Dead-Weight Dividend Stocks: BP (BP)
Why It’s Dead Weight: Oil uncertainty; Unwieldy payout ratio
With a current dividend yield of 6.3% and the prospect for higher crude oil prices, oil giant BP plc (ADR) (NYSE:BP) makes for an interesting prospect. When one takes a closer look at BP’s books though, red flags start to wave.
Yes, BP has swung back to profitability after getting hit hard — along with oil prices — in early 2016, thanks to the 100% rebound crude has logged over the course of the past twelve months (almost to the day). Goldman Sachs expects oil prices to at least hold steady for the foreseeable future, bolstering the bullish argument for BP.
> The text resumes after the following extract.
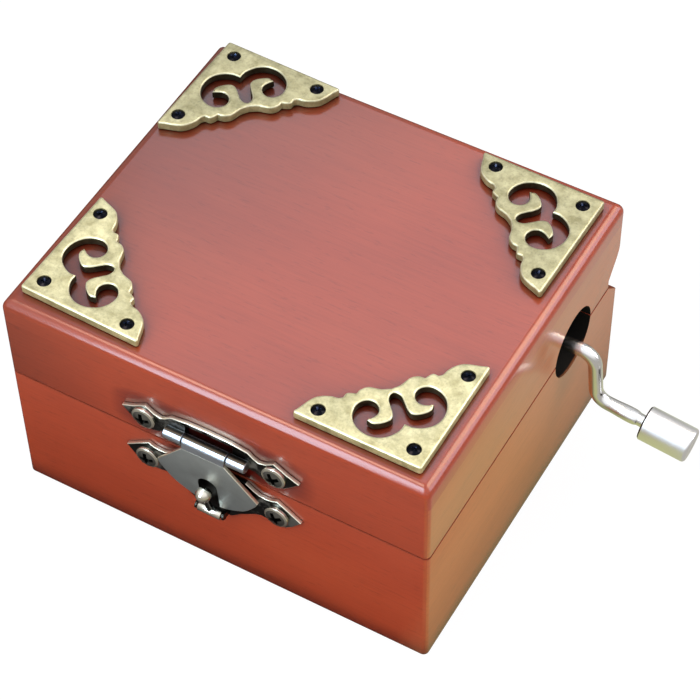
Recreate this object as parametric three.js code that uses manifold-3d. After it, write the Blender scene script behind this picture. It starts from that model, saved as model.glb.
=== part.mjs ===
// Hand-cranked wooden music box, in millimetres, +Z up.
// The origin is the centre of the underside, +X runs along the front to the crank side, +Y to the back.
import * as THREE from "three";
import { mergeVertices } from "three/addons/utils/BufferGeometryUtils.js";
import Module from "manifold-3d";

const wasm = await Module();
wasm.setup();

// Case
const boxWidth = 86;
const boxDepth = 74.5;
const boxHeight = 50;
const seamShare = 0.61;
const seamGap = 0.3;
const wallThickness = 6.5;
const floorThickness = 4;
const lidPanelThickness = 5;
const verticalEdgeRound = 1.2;
const topEdgeRound = 2;
const cornerRoundShare = 0.9;

// Back groove at the seam, which the hinge barrels lie in
const grooveBaseBevel = 4.5;
const grooveLipHeight = 2;
const grooveLipDepth = 4.6;

// Crank hole, half in the base and half in the lid
const crankHoleRadius = 7.1;
const crankHoleFromBack = 12.55;

// Raised deck inside the base
const cleatWidth = 5;
const deckThickness = 3;
const deckGap = 0.3;

// Hinges
const hingeInset = 19;
const hingeLength = 16;
const hingeBarrelRadius = 1.1;
const hingePinRadius = 0.5;
const hingeKnuckleHalf = 2.7;
const knuckleGap = 0.2;
const leafThickness = 0.6;
const leafDrop = 8;
const leafLipGap = 0.3;
const barrelWallGap = 0.1;
const barrelRise = 1.15;

// Corner brackets: half of the scalloped edge, from the saddle to the tip, along and across one leg
const bracketThickness = 1.9;
const bracketEdge = [
  [12.55, 12.55], [13.9, 11.65], [14.85, 11.35], [16.2, 10.9], [17.1, 9.85], [17.3, 8.7], [18.1, 8.4],
  [18.8, 7.9], [18.85, 6.9], [19.5, 6.4], [20.7, 6.15], [22, 5.5], [23.1, 4.5], [23.75, 3.1], [24.2, 1.7],
  [24.7, 0.45], [24.4, 0],
];
const bracketCorner = [0.35, 0];
const bracketPiercing = [
  [7, 7], [7.1, 5.3], [8.1, 3.45], [9.6, 2.3], [11.4, 1.95], [13.2, 2.3], [14.8, 3.3], [15.8, 4.9], [16, 6.7],
  [15.2, 8.1], [13.9, 8.55], [12.6, 8.1], [11.85, 7], [12.0, 5.7], [12.4, 4.35], [11.4, 4.55], [10.4, 5.25],
  [9.6, 6.2], [9.4, 7.1], [9.9, 8.1], [10.9, 9.2], [11.75, 10.15], [12.05, 11.15],
];
const bracketPiercingEnd = [11.85, 11.85];
const bracketInsets = [[2.3, 3.6], [3.1, 2.9], [2.8, 3.2], [2.6, 0.9]];
const bracketTurns = [-1.7, 0, -1, -1.7].map(THREE.MathUtils.degToRad);
const bracketScrewPlaces = [[3, 3], [21.1, 2.4], [2.4, 21.1]];
const bracketScrew = { headRadius: 1.25, headHeight: 0.65, shankRadius: 0.6, shankLength: 3.6 };

// Hasp on the lid: half outlines from the middle, heights from the barrel's axis
const haspBarrelHeight = 6.4;
const haspPlateThickness = 0.8;
const haspPlateEdge = [
  [0, -2], [9.2, -2], [10.4, -2.9], [11.8, -3.4], [13.4, -3.5], [15, -3.1], [16.3, -1.9], [18.1, 0],
  [15.6, 1.2], [13.1, 2.8], [11.4, 1.5], [10, 1.1], [9, 1.6], [7.9, 2.6], [4.5, 3.15], [0, 3.3],
];
const haspWindowHalf = 4.75;
const haspWindowHeights = [-1.4, 1.5];
const haspBarrelProud = 1.9;
const haspBarrelRadius = 1.2;
const haspFlapBarrelHalf = 4.4;
const haspKnuckleEnd = 8.3;
const haspPinRadius = 0.45;
const flapThickness = 0.7;
const flapFoldHeight = -1.1;
const flapFoldProud = 3.2;
const flapSlope = 0.081;
const flapNeckHalf = 4.3;
const flapEdge = [
  [10.4, -8.9], [9.9, -10], [8.9, -11.5], [8, -12.7], [7, -13.7], [6.2, -14.2], [5.4, -14.7], [4.6, -15.1],
  [3.8, -15.5], [2.9, -15.8],
];
const flapSlotHalf = 1.9;
const flapSlotTop = -10.25;
const flapTipHeight = -16;
const haspScrewPlaces = [[-13.3, -0.3], [13.3, -0.3]];
const haspScrew = { headRadius: 2.45, headHeight: 1.25, shankRadius: 1, shankLength: 5.6 };

// Catch on the base: heights from the seam. Its ball-ended lever swings out and down.
const catchPlateEdge = [
  [0, -0.3], [4.5, -0.35], [7, -0.6], [8.6, -1.8], [9.8, -2.4], [11, -2.5], [12.2, -2.3], [13.3, -1.7],
  [15.6, -3.3], [18.1, -5.1], [16.3, -7.3], [15, -8.4], [13.4, -8.7], [11.6, -8.4], [9.9, -8.1],
  [8.7, -8.6], [7.4, -9.5], [5.4, -10.9], [3.6, -12.6], [1.9, -12.95], [0, -13],
];
const catchScrewPlaces = [[-13.4, -5.5], [13.4, -5.5]];
const catchBarrelAboveTip = 1.45;
const catchBarrelProud = 2.2;
const catchBarrelRadius = 0.95;
const catchLeverHalf = 2.4;
const catchKnuckleRadius = 0.75;
const catchKnuckleEnd = 3.05;
const catchPinRadius = 0.4;
const catchBallReach = 6.8;
const catchBallProud = 3.9;
const catchBallRadius = 1.5;
const catchStemRadius = 0.6;

// Crank: a bent rod in one upright plane, and the knob that turns on it
const shaftFromBack = 13;
const shaftDrop = 0.5;
const rodRadius = 1.35;
const rodBendRadius = 3.2;
const crankCornerReach = 4.7;
const crankArmLength = 11.85;
const crankArmLean = THREE.MathUtils.degToRad(5.1);
const crankHandleTilt = THREE.MathUtils.degToRad(7.1);
const swageSpan = [4.6, 8.6];
const swageHalfWidth = 1.6;
const swageHalfThickness = 1.15;
const swageEase = 0.7;
const knobSpan = [10.1, 19.9];
const knobRadius = 3.4;
const knobEndRound = 0.75;
const knobInnerChamfer = 0.3;
const knobEndWall = 1;
const knobRunningGap = 0.1;

// Worm and wheel that turn the pinned cylinder
const gearModule = 0.55;
const gearTeeth = 20;
const gearWidth = 2;
const gearAddendum = 0.5;
const gearDedendum = 0.65;
const wormPitchRadius = 2.2;
const wormCoreRadius = 1.5;
const wormTipRadius = 2.7;
const wormThreadRootRadius = 1.35;
const wormHalfLength = 3.4;
const wormThreadHalfLength = 2.9;
const toothRootShare = 0.52;
const toothTipShare = 0.22;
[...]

It’s going to take a lot more than “holding steady” from oil prices for BP to be restored as one of the market’s top dividend stocks, however. Last quarter’s earnings of 29 cents per share was the most profitable in the past four quarters, yet the company has continued to dish out a quarterly dividend of 59.5 cents per share.
How does that work for that long? BP is borrowing to keep the dividend payments going.
If the profit level were anywhere close to the payout and/or if crude oil was destined to move to a price of $100 per barrel in the near future, it may be worth considering. Neither of those conditions are in sight, however, and the market is starting to put two and two together.